*GOAL*:
Locate, in the data below, the line that contains "The whole tray" and the line that contains "bpy.data.objects.remove(obj)"; reproduce exactly those two lines and every line between them, nothing more.

____

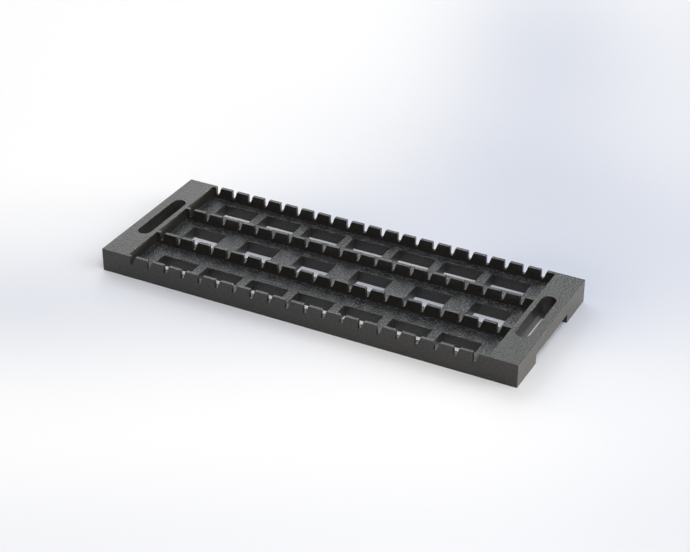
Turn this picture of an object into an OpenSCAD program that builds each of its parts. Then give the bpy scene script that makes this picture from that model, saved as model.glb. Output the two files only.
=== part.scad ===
// Tray that holds flat test panels leaning in rows.
// One solid block: a shallow pocket with notched comb walls along it,
// windows through the pocket floor and a hand hole in each end.
// Origin on the ground under the middle of the tray, X along its length.

/* [Block] */
// Length of the tray, end to end
tray_l = 584.2; // [420:0.1:800]
// Width of the tray, front to back
tray_w = 218.2; // [190:0.1:320]
// Height of the tray
tray_h = 32; // [26:0.1:50]

/* [Hand holes] */
// Thickness of the bar outside each hand slot
bar_t = 12.9; // [6:0.1:25]
// Width of each hand slot, along the tray
slot_w = 18.9; // [14:0.1:30]
// Length of each hand slot, across the tray
slot_l = 101.8; // [60:0.1:150]
// Thickness of the web between a hand slot and the pocket
web_t = 6.8; // [3:0.1:20]
// Height of the finger recess under each bar
recess_h = 12.7; // [5:0.1:18]

/* [Pocket] */
// Thickness of the pocket floor
floor_t = 15.9; // [8:0.1:18]
// Thickness of each of the four comb walls
comb_t = 5.1; // [3:0.1:10]
// Width of the channel between the two inner comb walls
middle_channel_w = 67.1; // [50:0.1:90]

/* [Notches] */
// Distance from one notch to the next
notch_pitch = 25.4; // [16:0.1:50]
// Height of wall left between the pocket floor and each notch
notch_sill = 4.6; // [1:0.1:6]
// Width of the flat bottom of each notch
notch_foot_w = 3.5; // [1:0.1:6]
// Lean of the sloping flank of each notch, from the vertical
slope_lean = 20; // [10:0.5:40]
// Full wall left between the pocket's end and the first notch
first_notch_gap = 5.1; // [2:0.1:15]

/* [Windows] */
// Length of each window in the two outer rows
outer_window_l = 53.8; // [20:0.1:80]
// Floor left between the windows of an outer row
outer_window_bar = 12.9; // [6:0.1:40]
// Width of each window in the two outer rows
outer_window_w = 28.4; // [10:0.1:32]
// Floor left between an outer row and the outer wall beside it
outer_window_ledge = 12.3; // [3:0.1:14]
// Length of each window in the middle row
middle_window_l = 50.6; // [20:0.1:80]
// Floor left between the windows of the middle row
middle_window_bar = 32; // [6:0.1:60]
// Width of each window in the middle row
middle_window_w = 38.3; // [10:0.1:45]
// Least floor left between a row of windows and the pocket's ends
window_margin = 19; // [5:0.5:40]

/* [Hidden] */
$fn = 64;
// How far a cutter runs past the face that it opens
past = 1;
// Block of solid material at each end of the pocket
end_block = bar_t + slot_w + web_t;
pocket_l = tray_l - 2 * end_block;
comb_h = tray_h - floor_t;
side_channel_w = (tray_w - middle_channel_w) / 2 - 2 * comb_t;
side_channel_y = (tray_w - side_channel_w) / 2 - comb_t;
notch_depth = comb_h - notch_sill;
notch_top_w = notch_foot_w + notch_depth * tan(slope_lean);
notch_row = pocket_l - first_notch_gap - notch_top_w;
notch_count = floor(notch_row / notch_pitch) + 1;
outer_row_y = tray_w / 2 - comb_t - outer_window_ledge - outer_window_w / 2;

// Windows of one length that fit in a row, with the floor between them
function windows_in_row(length, bar) =
    floor((pocket_l - 2 * window_margin + bar) / (length + bar));

// Solid of the given plan between two heights
module slab(z0, z1) {
    translate([0, 0, z0]) linear_extrude(z1 - z0) children();
}

// Long open channels between the comb walls
module channels() {
    slab(floor_t, tray_h + past) {
        square([pocket_l, middle_channel_w], center = true);
        for (side = [-1, 1])
            translate([0, side * side_channel_y])
                square([pocket_l, side_channel_w], center = true);
    }
}

// Side view of one notch, from the top of its upright flank
module notch_outline() {
    polygon([
        [0, past],
        [0, -notch_depth],
        [notch_foot_w, -notch_depth],
        [notch_top_w + past * tan(slope_lean), past]
    ]);
}

// Notches in line through all the comb walls
module notches() {
    for (i = [0 : notch_count - 1]) {
        x = -pocket_l / 2 + first_notch_gap + i * notch_pitch;
        translate([x, tray_w / 2 + past, tray_h])
            rotate([90, 0, 0])
                linear_extrude(tray_w + 2 * past) notch_outline();
    }
}

// Row of equal windows through the pocket floor, centred on the tray
module window_row(y, length, width, bar) {
    count = windows_in_row(length, bar);
    pitch = length + bar;
    for (i = [0 : count - 1]) {
        x = (i - (count - 1) / 2) * pitch;
        slab(-past, floor_t + past)
            translate([x, y]) square([length, width], center = true);
    }
}

// Plan of a hand slot: a rectangle with round ends
module slot_plan() {
    reach = (slot_l - slot_w) / 2;
    square([slot_w, 2 * reach], center = true);
    for (y = [-reach, reach])
        translate([0, y]) circle(d = slot_w);
}

// Hand hole at the right end: a slot down through the block,
// with a recess under the bar so that the fingers reach round it
module hand_hole() {
    translate([tray_l / 2 - bar_t - slot_w / 2, 0]) {
        slab(-past, tray_h + past) slot_plan();
        slab(-past, recess_h)
            translate([0, -slot_l / 2]) square([bar_t + slot_w / 2 + past, slot_l]);
    }
}

// The whole tray
module tray() {
    color("dimgray") difference() {
        slab(0, tray_h) square([tray_l, tray_w], center = true);
        channels();
        notches();
        for (side = [-1, 1])
            window_row(side * outer_row_y, outer_window_l, outer_window_w, outer_window_bar);
        window_row(0, middle_window_l, middle_window_w, middle_window_bar);
        hand_hole();
        mirror([1, 0, 0]) hand_hole();
    }
}

tray();
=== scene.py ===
import math

import bpy
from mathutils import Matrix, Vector

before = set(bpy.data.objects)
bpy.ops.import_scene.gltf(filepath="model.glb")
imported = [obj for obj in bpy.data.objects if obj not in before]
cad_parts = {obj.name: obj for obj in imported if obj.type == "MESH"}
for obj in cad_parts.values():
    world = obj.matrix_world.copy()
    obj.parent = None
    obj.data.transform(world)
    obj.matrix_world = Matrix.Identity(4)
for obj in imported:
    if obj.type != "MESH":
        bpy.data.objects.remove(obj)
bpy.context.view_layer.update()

# Camera: the angle and distance that the photograph was taken from, in degrees and metres,
# its lens and sensor in millimetres, and how far it sees in metres
CAMERA_AZIMUTH = 27.618
CAMERA_ELEVATION = 31.053
CAMERA_DISTANCE = 2.2193
CAMERA_TARGET = Vector((-0.0050, 0.0235, 0.0))
CAMERA_LENS = 88.99
CAMERA_SENSOR = 36.0
CAMERA_REACH = 100.0

# Tray: the rounding of its moulded edges in metres, and how far its mesh is cleaned first
EDGE_RADIUS = 0.0004
EDGE_SEGMENTS = 2
EDGE_ANGLE = math.radians(30.0)
WELD_DISTANCE = 0.00001
FLAT_ANGLE = math.radians(0.5)

# Relief of the plastic: coarse and fine grains to the metre, their detail, the share of the
# coarse ones, the height in metres, and the share of the height on upright faces
COARSE_GRAIN = 400.0
FINE_GRAIN = 900.0
GRAIN_DETAIL = 1.0
COARSE_SHARE = 0.65
GRAIN_RELIEF = 0.0014
UPRIGHT_RELIEF = 0.5

# Cloudiness of the plastic: clouds to the metre, their detail, and how much the relief and
# the clouds change the black around the middle value of a noise
CLOUD_GRAIN = 24.0
CLOUD_DETAIL = 3.0
NOISE_MIDDLE = 0.5
RELIEF_TINT = 3.0
CLOUD_TINT = 0.4

# Blacks, the darkest and the palest, on upright faces and on rubbed edges, and one black for
# the top and one for the pocket, which lie under the painted glints
SIDE_BLACKS = (0.0250, 0.0238, 0.0220, 1.0), (0.0428, 0.0407, 0.0376, 1.0)
EDGE_BLACKS = (0.0355, 0.0343, 0.0327, 1.0), (0.0515, 0.0500, 0.0480, 1.0)
TOP_BLACK = (0.0232, 0.0234, 0.0239, 1.0)
POCKET_BLACK = (0.0150, 0.0154, 0.0162, 1.0)

# Sheen of the faces and of the rubbed edges, and how much the clouds change it
SIDE_ROUGHNESS = 0.28
EDGE_ROUGHNESS = 0.24
CLOUD_ROUGHNESS = 0.04
PLASTIC_IOR = 1.45

# Painted glints, pale specks on the level faces that stand in for light glinting off them:
# specks to the metre, their detail, how much stays clear, how hard their outline is, their
# colour, and their share on the top
GLINT_GRAIN = 560.0
GLINT_DETAIL = 0.0
GLINT_CLEAR = 0.62
GLINT_OUTLINE = 12.0
PAINTED_GLINT_COLOUR = (0.172, 0.184, 0.201, 1.0)
GLINT_ON_TOP = 0.45

# A face is level where its normal rises by more than this, and a level face belongs to the
# pocket where it lies under this height in metres
LEVEL_FACING = 0.5
POCKET_UNDER = 0.031

# Floor: half its side in metres, its white paint and the lavender of painted shade and painted
# reflection, and the soft patches of that lavender: centre, turn in degrees, spread along and
# across in metres, strength
FLOOR_REACH = 60.0
FLOOR_WHITE = (0.907, 0.902, 0.918, 1.0)
FLOOR_SHADE_AND_REFLECTION = (0.558, 0.587, 0.689, 1.0)
SHADE_AND_REFLECTION_PATCHES = [
    # In front of the left corner
    (-0.36, -0.24, 5.0, 0.12, 0.10, 0.43),
    # Painted shade under the tray, seen through the windows
    (0.23, 0.08, 5.0, 0.09, 0.09, 0.70),
    (-0.11, 0.02, 55.0, 0.15, 0.12, 0.87),
    (0.14, -0.02, -20.0, 0.11, 0.03, 0.58),
    # Behind the tray: close to it, further off, and the long streak that runs away from it
    (0.18, 0.30, 75.0, 0.16, 0.27, 0.50),
    (-0.03, 0.79, 20.0, 0.14, 0.38, 0.72),
    (0.27, 0.86, 15.0, 0.12, 1.20, 0.38),
    # The long streak across the front, strongest at the left
    (-1.20, -1.30, 30.0, 1.80, 0.11, 0.36),
]

# Backdrop: the white that the floor fades to, where that starts and how long it takes, in
# metres from the middle of the tray
BACKDROP_WHITE = (1.0, 1.0, 1.0, 1.0)
BACKDROP_STRENGTH = 1.0
FADE_START = 3.0
FADE_LENGTH = 3.0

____

*EXERCISE SOLUTION*:
// The whole tray
module tray() {
    color("dimgray") difference() {
        slab(0, tray_h) square([tray_l, tray_w], center = true);
        channels();
        notches();
        for (side = [-1, 1])
            window_row(side * outer_row_y, outer_window_l, outer_window_w, outer_window_bar);
        window_row(0, middle_window_l, middle_window_w, middle_window_bar);
        hand_hole();
        mirror([1, 0, 0]) hand_hole();
    }
}

tray();
=== scene.py ===
import math

import bpy
from mathutils import Matrix, Vector

before = set(bpy.data.objects)
bpy.ops.import_scene.gltf(filepath="model.glb")
imported = [obj for obj in bpy.data.objects if obj not in before]
cad_parts = {obj.name: obj for obj in imported if obj.type == "MESH"}
for obj in cad_parts.values():
    world = obj.matrix_world.copy()
    obj.parent = None
    obj.data.transform(world)
    obj.matrix_world = Matrix.Identity(4)
for obj in imported:
    if obj.type != "MESH":
        bpy.data.objects.remove(obj)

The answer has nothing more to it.